Again, I do not view this as a splitting, as much as an attempt at a broader harmony. His position is compatible with a more than ecumenical view than a less and more protestant style one.
The only question for me, as I review his work, is whether his emtional and subjective appeal works as motivation for an expanded externality of potential objectivity. YECism for instance always has to struggle against its own "stranggling down" of the region of objective research possibility.
When Dowd questions "first century" thought he is really only tryig to open his own religious notions to what is day to day today. His lizard legacy does not work for me but it may for someone who has not spent as much time comparing herps as I have but rather followed the lemmings as they may have migrated off this "mental map".
YECism for instance always has to struggle against its own "stranggling down" of the region of objective research possibility.
The main problem YECs have to face is the overwhelming evidence that contradicts their beliefs.

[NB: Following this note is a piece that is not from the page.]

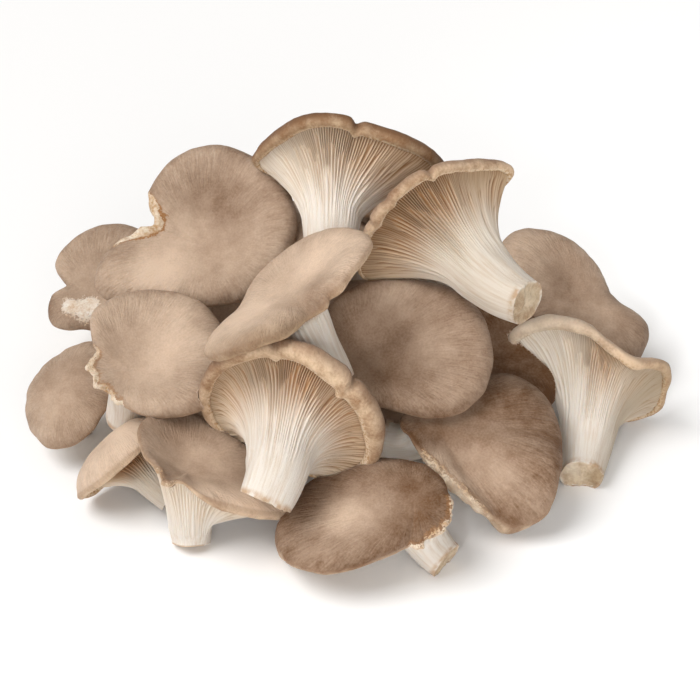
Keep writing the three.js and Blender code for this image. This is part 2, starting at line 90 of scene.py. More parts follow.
SPECS = {
    "front_gills": dict(
        at=(-23.5, -63.5, 38), up=(0.12, 0.98, 0.17), front=(0, -0.17, 0.98),
        rim=[(0, 33, 25), (45, 33, 20.5), (90, 32.5, 19.5), (113, 33.2, 17), (127, 30.5, 12.5),
             (142, 25.5, 12), (157, 20.5, 13.5), (190, 22, 18), (225, 26.5, 23), (250, 30, 25),
             (270, 31.3, 26), (315, 30.5, 26.5)],
        margin=[(0, 7.2, 70, 0), (45, 8, 70, -5), (90, 7.5, 70, -5), (115, 4.6, 66, 0),
                (150, 3, 60, 5), (225, 3, 60, 5), (270, 4, 80, -8), (315, 5.5, 80, -5)],
        neck=10.5, foot=8.7, stem=14, lean=42, lean_to=208, dip=19, shoulder=0.22, flare=0.55,
        splits=[(352, 1.5, 3), (46, 2, 3)], skin="gills",
    ),
    "top_gills": dict(
        at=(-6.5, 17, 81.5), up=(0.03, 0.9, 0.43), front=(0, -0.43, 0.9),
        rim=[(0, 32, 24), (20, 32, 22.5), (45, 36, 20), (80, 40, 19), (97, 34, 21), (112, 23, 20),
             (130, 15, 18), (180, 13.5, 17), (238, 13.5, 17), (258, 20, 22), (272, 28.5, 24.5),
             (290, 28.5, 24), (315, 27.5, 25)],
        margin=[(0, 5.6, 48, 26), (45, 5.6, 48, 24), (85, 4.5, 45, 22), (120, 2.4, 40, 30),
                (240, 2.2, 40, 32), (272, 3.2, 40, 30), (315, 5.4, 48, 26)],
        neck=10, foot=8, stem=20, lean=18, lean_to=180, dip=14, shoulder=0.2, flare=0.38,
        splits=[(16, 2.5, 3)], skin="gills",
    ),
    "upper_right_gills": dict(
        at=(44.5, -6, 77), up=(-0.53, 0.81, 0.24), front=(-0.33, -0.46, 0.82),
        rim=[(0, 31, 27.5), (22, 28, 27), (45, 26, 26.4), (70, 28, 26), (90, 31, 25),
             (105, 24, 25), (125, 14, 19), (180, 13, 17), (235, 18, 23), (270, 32, 27),
             (315, 30, 29)],
        margin=[(0, 5, 48, 22), (45, 4.8, 48, 24), (90, 4, 42, 28), (125, 2.2, 38, 32),
                (200, 2.2, 38, 32), (250, 3, 42, 25), (315, 5, 48, 20)],
        neck=11, foot=7.6, stem=23, lean=22, lean_to=70, dip=16, shoulder=0.2, flare=0.4,
        splits=[(13, 2.2, 3), (338, 1.3, 3), (318, 1.2, 3)], skin="gills",
    ),
    "right_side_gills": dict(
        at=(85.5, -10.5, 10.5), up=(0.2, 0.89, 0.4), front=(0.1, -0.42, 0.9),
        rim=[(0, 20, 27.3), (32, 20.6, 24.5), (60, 25.6, 28), (90, 27.2, 27), (108, 28, 23),
             (126, 24.5, 20.5), (148, 17, 18), (180, 13.4, 18), (235, 15, 24), (255, 26, 28.5),
             (275, 34, 30.5), (300, 30, 33.5), (330, 23, 33.5)],
        margin=[(0, 4.8, 45, 20), (45, 4.2, 42, 20), (90, 2.8, 40, 25), (130, 2.2, 35, 20),
                (180, 2, 35, 24), (250, 2.4, 36, 22), (290, 4.8, 48, 18), (330, 5, 48, 16)],
        neck=10, foot=7.3, stem=20, lean=18, lean_to=0, dip=18.5, shoulder=0.27, flare=0.38,
        skin="gills",
    ),
    "pale_folded_cap": dict(
        at=(-15.5, -28, 71.5), up=(-0.4, 0.09, 0.91), front=(-0.86, -0.37, -0.35),
        rim=[(0, 33.7, 7.5), (45, 25.8, 9.9), (75, 15.9, 7.4), (100, 13.9, 6.9),
             (135, 22.8, 12.9), (180, 31.7, 13.9), (225, 30.7, 14.9), (270, 26.8, 10.9),
             (315, 24.8, 6.9)],
        margin=[(0, 4.6, 55, 0), (45, 5, 50, 5), (80, 4.6, 45, 8), (120, 4, 45, 8),
                (180, 3.2, 45, 5), (270, 3, 45, 0)],
        neck=8.5, foot=6.1, stem=25.8, lean=15, lean_to=90, dip=9.9, shoulder=0.25,
        splits=[(122, 2.5, 5)],
    ),
    "dark_middle_cap": dict(
        at=(3.5, -14, 44.5), up=(0.15, -0.56, 0.82), front=(0.99, -0.09, -0.12),
        rim=[(0, 44.4, 10.1), (35, 43.4, 10.1), (70, 31.3, 10.1), (115, 22.2, 10.1),
             (180, 16.2, 8.1), (225, 16.7, 8.1), (270, 18.2, 8.1), (305, 23.7, 9.1),
             (335, 37.9, 10.1)],
        neck=7.1, foot=7.1, stem=24.2, lean=20, lean_to=180, dip=6.1, curl=60, shoulder=0.3,
        lip=3.4,
    ),
    "upper_left_cap": dict(
        at=(-52.5, 29.5, 62.5), up=(-0.1, -0.56, 0.82), front=(1, -0.08, 0.06),
        rim=[(0, 32.2, 10.1), (45, 35.8, 12.1), (85, 35.8, 12.1), (112, 32.2, 12.1),
             (135, 27.2, 11.1), (147, 23.7, 10.6), (156, 18.1, 10.1), (166, 19.1, 10.1),
             (182, 31.2, 9.1), (205, 40.3, 8.1), (235, 30.2, 7.1), (270, 24.2, 7.1),
             (315, 29.2, 8.1)],
        neck=8.1, foot=7.1, stem=24.2, lean=20, lean_to=180, dip=5, curl=60, shoulder=0.3,
        lip=3.6, torn=[(160, 22)],
    ),
    "far_left_lobed_cap": dict(
        at=(-96.5, 56.5, 23), up=(-0.2, -0.51, 0.84), front=(0.98, -0.16, 0.11),
        rim=[(0, 22.5, 6.1), (45, 29.7, 6.1), (90, 29.7, 6.1), (120, 26.6, 6.1), (145, 22.5, 6.1),
             (163, 13.3, 5.1), (185, 17.4, 6.1), (220, 19.4, 6.1), (260, 15.4, 6.1),
             (315, 18.4, 6.1)],
        neck=6.1, foot=6.1, stem=20.5, lean=10, lean_to=180, dip=6.1, curl=60, shoulder=0.3,
        lip=3.1,
    ),
    "left_torn_cap": dict(
        at=(-76, -20.5, 41.5), up=(0.05, -0.42, 0.91), front=(1, 0.04, -0.03),
        rim=[(0, 33.5, 8), (40, 36, 8), (75, 32, 8), (105, 28, 8), (122, 25.5, 9), (150, 13.5, 8),
             (180, 12.5, 7), (210, 12, 6.5), (235, 11.6, 6), (270, 14, 6), (300, 21, 7),
             (325, 29.5, 8)],
        neck=8.2, foot=7.6, stem=24, lean=24, lean_to=240, dip=6, curl=60, shoulder=0.3, lip=3.4,
        torn=[(205, 60)],
    ),
    "low_left_cap": dict(
        at=(-99, -1.5, 15), up=(-0.3, -0.38, 0.88), front=(0.95, -0.18, 0.24),
        rim=[(0, 17.1, 6), (45, 21.2, 6), (75, 24.2, 6), (110, 21.2, 6), (150, 18.1, 6),
             (190, 17.1, 6), (230, 18.1, 6), (255, 20.2, 6), (300, 17.1, 6)],
        neck=6.6, foot=6, stem=13.1, lean=40, lean_to=170, dip=14.1, curl=68, shoulder=0.35,
        lip=3.2,
    ),
    "small_tilted_cap": dict(
        at=(-68, -39, 12), up=(-0.62, 0.43, 0.65), front=(0, -0.82, 0.57),
        rim=[(0, 16.1, 12.1), (45, 15.6, 12.6), (90, 15.6, 13.1), (135, 15.6, 13.1),
             (180, 16.1, 12.1), (225, 20.1, 11.6), (270, 24.1, 11.6), (315, 20.1, 11.6)],
        neck=6.8, foot=6, stem=9, lean=14, lean_to=90, dip=21.6, curl=66, shoulder=0.42, lip=3.6,
        flare=0.35, open=-8,
    ),
    "small_funnel_cap": dict(
        at=(-54, -58.5, 8), up=(0, 0.08, 1), front=(1, 0, 0),
        rim=[(0, 35, 8), (22, 31, 13), (45, 27, 18), (90, 26, 28), (135, 21, 32.5),
             (180, 14.5, 30), (215, 11.5, 28), (240, 11.5, 26), (270, 11.5, 24.5), (315, 20, 19)],
        margin=[(0, 5, 55, 10), (45, 3.4, 45, 15), (180, 2.8, 25, 22), (240, 2.8, 20, 22),
                (290, 4.2, 35, 15), (330, 5.4, 55, 10)],
        neck=7.2, foot=6.2, stem=7, lean=24, lean_to=268, dip=21.5, shoulder=0.2, flare=0.25,
        torn=[(236, 22)],
    ),
    "front_low_cap": dict(
        at=(22, -70, 19.5), up=(-0.1, -0.3, 0.95), front=(-0.97, 0.22, -0.03),
        rim=[(0, 48, -4), (25, 46, 0), (45, 37, 5), (65, 22, 6), (90, 13, 6), (135, 12, 7),
             (180, 12, 8), (225, 12.5, 8), (270, 18.5, 4.5), (315, 31, 0)],
        neck=9, foot=6.6, stem=20, lean=78, lean_to=150, dip=10, curl=50, shoulder=0.25, lip=3.2,
        torn=[(150, 60)],
    ),
    "right_low_cap": dict(
        at=(27, -29.5, 25.5), up=(0.1, -0.42, 0.9), front=(0.9, -0.32, -0.28),
        rim=[(0, 48, 9), (20, 45.5, 6), (45, 44, 2), (65, 38, 0), (85, 22, 1), (110, 12, 4),
             (135, 10, 6), (180, 9.6, 6), (225, 10, 7), (250, 10.5, 9), (280, 14, 11),
             (300, 20, 11.5), (318, 30, 9.5), (333, 44, 1.5), (345, 50, 4)],
        margin=[(0, 3.2, 50, -10), (60, 3.2, 50, -10), (120, 3, 50, -10), (240, 3.2, 30, 0),
                (285, 5.6, -12, 8), (315, 6, -12, 8), (335, 4, 35, -5)],
        neck=6.5, foot=6.6, stem=23, lean=88, lean_to=190, dip=8, shoulder=0.25, torn=[(300, 24)],
    ),
    "far_right_cap": dict(
        at=(86, 45, 22.5), up=(0.25, -0.39, 0.89), front=(0.96, -0.02, -0.28),
        rim=[(0, 27.4, 4.1), (25, 18.3, 5.1), (50, 16.3, 6.1), (80, 22.4, 6.1), (105, 31.5, 6.1),
             (135, 40.7, 6.1), (160, 36.6, 5.1), (180, 30.5, 4.1), (225, 22.4, 4.1),
             (270, 20.3, 4.1), (315, 26.4, 4.1)],
        neck=7.1, foot=7.1, stem=20.3, lean=10, lean_to=180, dip=10.2, curl=65, shoulder=0.35,
        lip=3.5,
    ),
    "shaded_cap": dict(
        at=(60, 17, 20), up=(0.05, -0.42, 0.91), front=(1, 0, 0),
        rim=[(0, 19.5, 6.2), (45, 17.4, 6.2), (90, 21.6, 6.2), (135, 23.6, 6.2), (180, 25.7, 6.2),
             (225, 25.7, 6.2), (270, 23.6, 6.2), (315, 21.6, 6.2)],
        neck=7.2, foot=7.2, stem=18.5, lean=10, lean_to=180, dip=9.2, curl=65, shoulder=0.3,
        lip=3.5,
    ),
    "back_left_cap": dict(
        at=(-52, 57.5, 23), up=(-0.25, 0.5, 0.83), front=(-1, 0, -0.2),
        rim=[(0, 27, 4), (60, 30, 6), (120, 26, 8), (180, 28, 8), (240, 30, 4), (300, 30, 2)],
        neck=7, foot=7, stem=24, lean=20, lean_to=90, dip=9, curl=60, shoulder=0.3, lip=3.4,
    ),
    "back_middle_cap": dict(
        at=(0, 63.5, 46), up=(0.05, 0.62, 0.78), front=(0, 0.78, -0.62),
        rim=[(0, 31, 4), (60, 33, 6), (120, 28, 8), (180, 26, 9), (240, 28, 8), (300, 33, 6)],
        neck=7.5, foot=7, stem=30, lean=20, lean_to=0, dip=10, curl=55, shoulder=0.3, lip=3.6,
    ),
    "back_right_cap": dict(
        at=(40, 65.5, 20), up=(0.15, 0.6, 0.78), front=(0, 0.78, -0.6),
        rim=[(0, 24, 2), (60, 27, 4), (120, 28, 5), (180, 24, 8), (240, 26, 6), (300, 26, 3)],
        neck=7, foot=6.5, stem=22, lean=20, lean_to=180, dip=9, curl=65, shoulder=0.35, lip=3.2,
    ),
    "inner_left_cap": dict(
        at=(-42, -0.5, 31), up=(-0.15, -0.1, 0.98), front=(-1, 0, -0.15),
        rim=[(0, 27, 5), (60, 30, 5), (120, 26, 6), (180, 24, 7), (240, 28, 7), (300, 28, 6)],
        neck=8, foot=8, stem=31, lean=10, lean_to=0, dip=10, curl=60, shoulder=0.3, lip=3.4,
    ),
    "inner_right_cap": dict(
        at=(14, 21.5, 28), up=(0.1, 0.05, 1), front=(1, 0, 0),
        rim=[(0, 25, 6), (60, 27, 8), (120, 30, 8), (180, 34, 7), (240, 32, 6), (300, 30, 6)],
        neck=9, foot=9, stem=28, lean=10, lean_to=180, dip=13, curl=60, shoulder=0.3, lip=3.6,
    ),
    "inner_top_cap": dict(
        at=(-12, 45.5, 58), up=(0.2, 0.35, 0.91), front=(1, 0, -0.2),
        rim=[(0, 22, 4), (60, 22, 5), (120, 22, 6), (180, 25, 5), (240, 29, 1), (300, 27, 1)],
        neck=7, foot=7, stem=16, lean=30, lean_to=180, dip=9, curl=60, shoulder=0.35, lip=3.2,
    ),
    "inner_front_cap": dict(
        at=(14, -2.5, 13), up=(0.05, -0.25, 0.97), front=(1, 0, 0),
        rim=[(0, 26, 3), (60, 26, 4), (120, 26, 5), (180, 28, 4), (240, 22, 3), (300, 22, 3)],
        neck=7, foot=7, stem=13, lean=10, lean_to=90, dip=9, curl=60, shoulder=0.35, lip=3.2,
    ),
}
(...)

When they try to bend and distort science to fit their beliefs, something always pops loose somewhere else. For example, to claim that all of the radioactive decay that has occurred has occurred just in the past 6,000 years has the unintended consequence of parbroiling the earth.
Science is an interlocking set of data and theory. When you try to pull one thread loose, for example in claiming a young earth, you end up with consequences elsewhere. YEC has not successfully managed to deal with these consequences. It has failed as a scientific idea, and lives on as a religious belief.
Religious belief does not constitute scientific evidence, nor does it convey scientific knowledge.